San Francisco: Intel has affirmed its profit-margin target for 2008, reassuring investors concerned about falling memory chip prices and the impact of a weak US economy, sending its stock up eight per cent.
The world's largest maker of semiconductors reported a fall in first-quarter net income to $1.44 billion, or 25 cents per share, from $1.64 billion, or 28 cents a share, a year ago.
Revenue rose to $9.67 billion from $8.85 billion, slightly better than Wall Street expectations.
With both Intel and rival Advanced Micro Devices issuing results warnings in the first quarter, fears had been mounting about PC sales with the US economy possibly in a recession.
Intel's report on Tuesday went a long way toward easing those worries.

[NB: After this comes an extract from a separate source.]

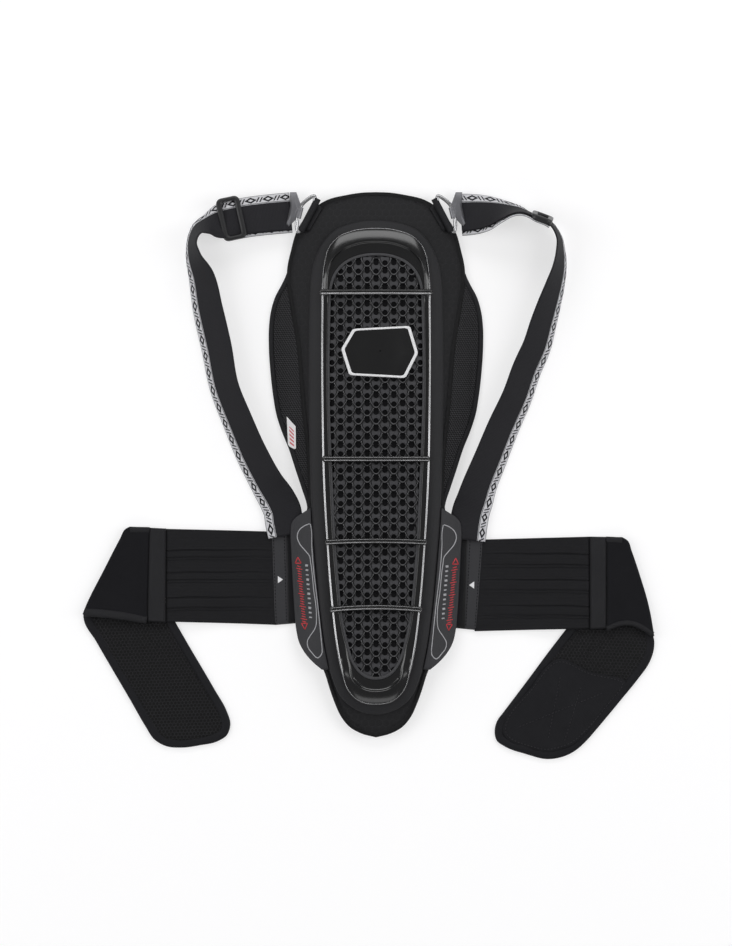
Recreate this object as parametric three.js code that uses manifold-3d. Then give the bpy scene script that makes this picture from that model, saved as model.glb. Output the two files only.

The earnings per share met Wall Street's average target, according to Reuters Estimates, but it was the profit margin outlook and revenue growth that boosted the stock.
"Revenue and gross margin guidance is more important than ever with Intel," said Justin McNichols, a portfolio manager at Osborne Partners Capital Management.
Full-year gross margin guidance of 57 per cent, plus or minus a few points, caught the eyes of many Intel watchers.
"The concern was that the memory business was dragging down the gross margins, which would drag down earnings," said Doug Freedman, an analyst at American Technology Research. "The general consensus was that it would be more like 56 per cent."
Intel had set the same margin target in January, then in March scaled back first-quarter margin expectations to 54 per cent, plus or minus a point.